* [PROMPT]: Starting from the line that contains "for name, piece", copy every line exactly until the line that contains "obj.matrix_parent_inverse = Matrix.Identity(4)", which is also included.

** START DATA EXTRACT **

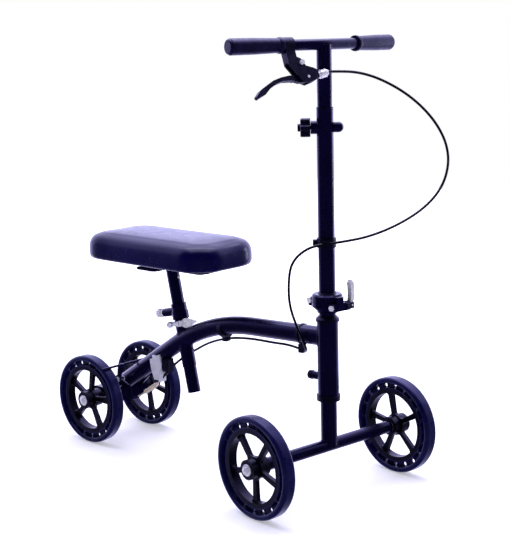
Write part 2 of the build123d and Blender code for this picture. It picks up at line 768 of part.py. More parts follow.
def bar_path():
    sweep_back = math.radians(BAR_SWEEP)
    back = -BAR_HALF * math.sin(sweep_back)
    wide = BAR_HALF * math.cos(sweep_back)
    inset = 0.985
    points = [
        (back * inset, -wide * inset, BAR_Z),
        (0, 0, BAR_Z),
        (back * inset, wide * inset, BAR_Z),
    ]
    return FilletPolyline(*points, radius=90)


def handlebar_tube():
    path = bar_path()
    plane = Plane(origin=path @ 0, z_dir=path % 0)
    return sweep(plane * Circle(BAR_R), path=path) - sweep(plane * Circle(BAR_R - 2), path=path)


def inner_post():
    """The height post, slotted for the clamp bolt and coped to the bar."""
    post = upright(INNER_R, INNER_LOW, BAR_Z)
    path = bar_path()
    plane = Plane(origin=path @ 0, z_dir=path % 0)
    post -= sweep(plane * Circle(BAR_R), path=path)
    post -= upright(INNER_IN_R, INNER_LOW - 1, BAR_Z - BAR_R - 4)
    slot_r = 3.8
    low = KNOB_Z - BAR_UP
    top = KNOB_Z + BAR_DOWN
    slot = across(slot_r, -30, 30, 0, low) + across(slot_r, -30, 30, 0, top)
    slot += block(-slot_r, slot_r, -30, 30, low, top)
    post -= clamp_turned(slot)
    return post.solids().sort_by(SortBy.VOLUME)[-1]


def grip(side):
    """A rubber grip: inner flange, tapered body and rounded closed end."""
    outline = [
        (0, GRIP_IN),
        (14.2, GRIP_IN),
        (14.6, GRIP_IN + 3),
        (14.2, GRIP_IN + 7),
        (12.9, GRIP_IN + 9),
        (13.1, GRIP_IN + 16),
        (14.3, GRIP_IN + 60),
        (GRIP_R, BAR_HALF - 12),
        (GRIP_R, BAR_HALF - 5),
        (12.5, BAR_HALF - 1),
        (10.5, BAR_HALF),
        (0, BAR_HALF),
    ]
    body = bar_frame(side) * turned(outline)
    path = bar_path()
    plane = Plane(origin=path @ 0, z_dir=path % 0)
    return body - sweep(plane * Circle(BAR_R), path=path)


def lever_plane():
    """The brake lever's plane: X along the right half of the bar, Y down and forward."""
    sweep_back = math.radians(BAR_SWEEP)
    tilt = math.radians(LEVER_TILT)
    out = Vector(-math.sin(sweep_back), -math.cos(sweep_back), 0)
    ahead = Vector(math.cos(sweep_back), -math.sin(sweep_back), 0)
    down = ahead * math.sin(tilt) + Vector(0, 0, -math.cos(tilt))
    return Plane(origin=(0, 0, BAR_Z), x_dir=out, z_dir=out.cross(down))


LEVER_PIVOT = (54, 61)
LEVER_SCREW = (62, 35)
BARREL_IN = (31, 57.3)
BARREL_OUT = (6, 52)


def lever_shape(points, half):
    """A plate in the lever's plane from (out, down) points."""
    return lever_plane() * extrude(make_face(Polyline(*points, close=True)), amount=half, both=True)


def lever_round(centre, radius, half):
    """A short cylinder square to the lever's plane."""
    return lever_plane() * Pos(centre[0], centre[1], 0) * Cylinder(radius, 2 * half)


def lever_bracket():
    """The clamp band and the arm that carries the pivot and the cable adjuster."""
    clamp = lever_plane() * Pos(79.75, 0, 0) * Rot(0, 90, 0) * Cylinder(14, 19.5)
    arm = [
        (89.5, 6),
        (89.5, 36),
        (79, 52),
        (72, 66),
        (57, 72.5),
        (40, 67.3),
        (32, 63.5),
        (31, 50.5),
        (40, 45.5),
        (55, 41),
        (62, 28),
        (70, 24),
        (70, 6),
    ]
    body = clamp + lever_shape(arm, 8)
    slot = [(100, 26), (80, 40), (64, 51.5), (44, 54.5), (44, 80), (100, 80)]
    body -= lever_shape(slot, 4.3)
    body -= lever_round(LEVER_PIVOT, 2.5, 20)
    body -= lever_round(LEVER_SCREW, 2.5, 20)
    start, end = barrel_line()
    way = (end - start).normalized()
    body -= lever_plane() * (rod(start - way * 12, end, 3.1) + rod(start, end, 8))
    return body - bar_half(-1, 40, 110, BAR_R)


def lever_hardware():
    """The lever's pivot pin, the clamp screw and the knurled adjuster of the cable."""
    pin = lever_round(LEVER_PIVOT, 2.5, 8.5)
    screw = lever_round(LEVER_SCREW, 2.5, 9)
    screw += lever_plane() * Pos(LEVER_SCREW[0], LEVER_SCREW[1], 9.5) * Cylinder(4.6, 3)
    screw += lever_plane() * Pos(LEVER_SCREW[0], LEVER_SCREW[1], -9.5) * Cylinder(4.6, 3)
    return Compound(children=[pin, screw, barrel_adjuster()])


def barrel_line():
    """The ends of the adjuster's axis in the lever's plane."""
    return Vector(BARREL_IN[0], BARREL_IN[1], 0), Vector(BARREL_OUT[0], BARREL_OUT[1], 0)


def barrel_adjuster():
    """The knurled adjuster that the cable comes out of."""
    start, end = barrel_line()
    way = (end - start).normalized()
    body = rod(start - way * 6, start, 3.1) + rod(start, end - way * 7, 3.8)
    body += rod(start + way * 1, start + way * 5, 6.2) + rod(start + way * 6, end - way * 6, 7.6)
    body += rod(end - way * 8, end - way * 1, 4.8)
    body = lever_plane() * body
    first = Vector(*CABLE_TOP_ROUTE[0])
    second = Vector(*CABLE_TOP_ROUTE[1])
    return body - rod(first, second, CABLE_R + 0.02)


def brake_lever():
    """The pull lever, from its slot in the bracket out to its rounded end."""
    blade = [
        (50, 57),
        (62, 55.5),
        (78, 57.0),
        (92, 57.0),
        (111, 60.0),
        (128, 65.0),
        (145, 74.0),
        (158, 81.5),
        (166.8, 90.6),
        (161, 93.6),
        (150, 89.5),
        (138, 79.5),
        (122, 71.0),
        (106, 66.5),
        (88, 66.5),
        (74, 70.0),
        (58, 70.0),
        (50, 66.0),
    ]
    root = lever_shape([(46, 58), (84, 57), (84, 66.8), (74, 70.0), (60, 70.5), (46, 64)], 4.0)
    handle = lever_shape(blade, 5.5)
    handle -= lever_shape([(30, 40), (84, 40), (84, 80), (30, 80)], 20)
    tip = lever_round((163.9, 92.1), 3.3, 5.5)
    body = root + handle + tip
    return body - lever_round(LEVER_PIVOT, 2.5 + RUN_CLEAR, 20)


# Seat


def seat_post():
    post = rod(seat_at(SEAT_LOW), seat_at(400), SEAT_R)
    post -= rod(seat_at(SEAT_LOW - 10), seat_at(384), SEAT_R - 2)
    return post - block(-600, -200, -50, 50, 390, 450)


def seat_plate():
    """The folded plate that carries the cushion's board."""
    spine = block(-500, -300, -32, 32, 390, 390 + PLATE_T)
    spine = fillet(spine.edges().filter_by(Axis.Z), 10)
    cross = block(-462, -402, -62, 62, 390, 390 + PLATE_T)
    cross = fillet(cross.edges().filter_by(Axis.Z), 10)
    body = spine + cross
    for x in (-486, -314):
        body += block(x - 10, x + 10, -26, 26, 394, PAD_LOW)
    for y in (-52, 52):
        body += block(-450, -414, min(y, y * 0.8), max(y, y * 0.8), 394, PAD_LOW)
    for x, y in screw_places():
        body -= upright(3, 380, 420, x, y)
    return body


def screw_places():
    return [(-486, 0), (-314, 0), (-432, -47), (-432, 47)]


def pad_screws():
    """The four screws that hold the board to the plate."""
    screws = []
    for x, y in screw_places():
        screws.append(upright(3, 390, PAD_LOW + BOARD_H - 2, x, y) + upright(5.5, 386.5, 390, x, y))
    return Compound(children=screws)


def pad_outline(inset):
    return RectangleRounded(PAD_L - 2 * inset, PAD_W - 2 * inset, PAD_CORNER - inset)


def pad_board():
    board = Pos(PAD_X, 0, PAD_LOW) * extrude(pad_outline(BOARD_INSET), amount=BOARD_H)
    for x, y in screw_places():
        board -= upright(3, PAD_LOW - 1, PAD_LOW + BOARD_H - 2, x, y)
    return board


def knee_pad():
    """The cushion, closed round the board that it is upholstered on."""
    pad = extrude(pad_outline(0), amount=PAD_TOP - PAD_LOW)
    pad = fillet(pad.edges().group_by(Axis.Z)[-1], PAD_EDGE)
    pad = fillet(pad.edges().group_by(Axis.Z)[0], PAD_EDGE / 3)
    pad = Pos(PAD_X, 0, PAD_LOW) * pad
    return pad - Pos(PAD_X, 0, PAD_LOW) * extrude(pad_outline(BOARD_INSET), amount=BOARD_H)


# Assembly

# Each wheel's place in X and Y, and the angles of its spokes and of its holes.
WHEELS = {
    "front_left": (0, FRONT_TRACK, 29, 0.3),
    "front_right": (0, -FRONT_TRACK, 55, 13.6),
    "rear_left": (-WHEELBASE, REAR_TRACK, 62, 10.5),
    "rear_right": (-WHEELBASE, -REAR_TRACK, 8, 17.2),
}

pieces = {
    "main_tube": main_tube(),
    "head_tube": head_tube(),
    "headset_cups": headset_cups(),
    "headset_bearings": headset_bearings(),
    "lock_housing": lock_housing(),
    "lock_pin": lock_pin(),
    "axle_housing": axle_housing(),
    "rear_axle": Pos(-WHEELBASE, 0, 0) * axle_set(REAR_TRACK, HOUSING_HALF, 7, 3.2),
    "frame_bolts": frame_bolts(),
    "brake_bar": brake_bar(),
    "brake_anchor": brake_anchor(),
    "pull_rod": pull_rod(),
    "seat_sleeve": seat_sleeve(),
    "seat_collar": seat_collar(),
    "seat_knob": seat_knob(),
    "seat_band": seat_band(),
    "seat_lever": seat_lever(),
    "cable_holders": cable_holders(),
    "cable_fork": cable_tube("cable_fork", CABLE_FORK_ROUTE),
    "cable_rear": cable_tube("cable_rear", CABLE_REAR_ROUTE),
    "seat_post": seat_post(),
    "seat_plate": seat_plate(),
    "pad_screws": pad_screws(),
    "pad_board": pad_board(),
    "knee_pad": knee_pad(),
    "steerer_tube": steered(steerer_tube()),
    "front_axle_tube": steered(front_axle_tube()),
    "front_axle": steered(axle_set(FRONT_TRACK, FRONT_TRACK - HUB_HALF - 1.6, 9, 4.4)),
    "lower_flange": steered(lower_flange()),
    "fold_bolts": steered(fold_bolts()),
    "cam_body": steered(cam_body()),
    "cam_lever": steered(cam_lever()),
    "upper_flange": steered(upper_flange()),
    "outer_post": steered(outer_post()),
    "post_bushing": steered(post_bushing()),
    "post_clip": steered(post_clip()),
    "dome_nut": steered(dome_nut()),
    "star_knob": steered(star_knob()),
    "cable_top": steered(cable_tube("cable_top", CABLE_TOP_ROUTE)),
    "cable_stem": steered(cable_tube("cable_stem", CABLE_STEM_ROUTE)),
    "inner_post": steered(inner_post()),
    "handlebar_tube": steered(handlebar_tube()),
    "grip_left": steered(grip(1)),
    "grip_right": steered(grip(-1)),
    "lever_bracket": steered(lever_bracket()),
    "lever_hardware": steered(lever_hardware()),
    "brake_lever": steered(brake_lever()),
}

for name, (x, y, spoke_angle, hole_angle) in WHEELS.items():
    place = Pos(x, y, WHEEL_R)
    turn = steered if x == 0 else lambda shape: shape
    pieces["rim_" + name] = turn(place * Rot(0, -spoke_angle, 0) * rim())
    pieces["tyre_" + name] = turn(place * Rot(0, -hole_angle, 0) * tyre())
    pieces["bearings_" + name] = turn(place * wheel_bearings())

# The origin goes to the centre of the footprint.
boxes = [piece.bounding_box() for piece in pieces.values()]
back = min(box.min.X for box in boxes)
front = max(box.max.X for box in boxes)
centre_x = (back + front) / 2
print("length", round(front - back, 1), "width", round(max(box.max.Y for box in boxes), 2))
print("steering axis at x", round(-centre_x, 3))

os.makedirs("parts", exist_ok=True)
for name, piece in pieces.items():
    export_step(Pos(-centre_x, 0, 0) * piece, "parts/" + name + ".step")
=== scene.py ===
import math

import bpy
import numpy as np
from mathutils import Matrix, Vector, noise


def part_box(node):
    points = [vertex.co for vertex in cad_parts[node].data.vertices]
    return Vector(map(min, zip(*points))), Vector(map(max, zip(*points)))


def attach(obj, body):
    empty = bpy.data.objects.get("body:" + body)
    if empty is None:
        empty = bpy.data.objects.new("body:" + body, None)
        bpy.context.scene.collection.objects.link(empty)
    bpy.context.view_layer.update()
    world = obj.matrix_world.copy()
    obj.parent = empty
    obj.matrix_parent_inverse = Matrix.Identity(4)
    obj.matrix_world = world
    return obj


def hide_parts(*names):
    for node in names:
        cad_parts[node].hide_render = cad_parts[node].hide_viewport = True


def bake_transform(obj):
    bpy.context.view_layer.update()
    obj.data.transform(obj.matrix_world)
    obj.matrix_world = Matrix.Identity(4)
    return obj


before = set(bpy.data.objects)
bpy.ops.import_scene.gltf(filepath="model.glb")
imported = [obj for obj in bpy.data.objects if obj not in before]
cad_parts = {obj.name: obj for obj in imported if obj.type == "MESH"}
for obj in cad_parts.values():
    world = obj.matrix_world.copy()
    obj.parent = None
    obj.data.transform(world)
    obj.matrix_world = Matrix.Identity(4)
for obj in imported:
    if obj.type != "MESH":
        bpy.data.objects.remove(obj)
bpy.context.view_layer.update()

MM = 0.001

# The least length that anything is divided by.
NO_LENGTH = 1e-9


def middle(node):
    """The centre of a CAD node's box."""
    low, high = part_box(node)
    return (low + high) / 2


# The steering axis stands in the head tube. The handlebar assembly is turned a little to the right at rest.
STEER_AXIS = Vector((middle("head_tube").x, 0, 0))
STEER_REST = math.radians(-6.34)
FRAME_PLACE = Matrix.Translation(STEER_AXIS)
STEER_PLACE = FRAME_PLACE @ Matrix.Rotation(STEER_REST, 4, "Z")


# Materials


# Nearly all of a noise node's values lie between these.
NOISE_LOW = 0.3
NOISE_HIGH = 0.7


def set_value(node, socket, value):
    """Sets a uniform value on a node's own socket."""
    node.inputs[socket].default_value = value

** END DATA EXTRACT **

* [TASK OUTPUT]:
for name, piece in pieces.items():
    export_step(Pos(-centre_x, 0, 0) * piece, "parts/" + name + ".step")
=== scene.py ===
import math

import bpy
import numpy as np
from mathutils import Matrix, Vector, noise


def part_box(node):
    points = [vertex.co for vertex in cad_parts[node].data.vertices]
    return Vector(map(min, zip(*points))), Vector(map(max, zip(*points)))


def attach(obj, body):
    empty = bpy.data.objects.get("body:" + body)
    if empty is None:
        empty = bpy.data.objects.new("body:" + body, None)
        bpy.context.scene.collection.objects.link(empty)
    bpy.context.view_layer.update()
    world = obj.matrix_world.copy()
    obj.parent = empty
    obj.matrix_parent_inverse = Matrix.Identity(4)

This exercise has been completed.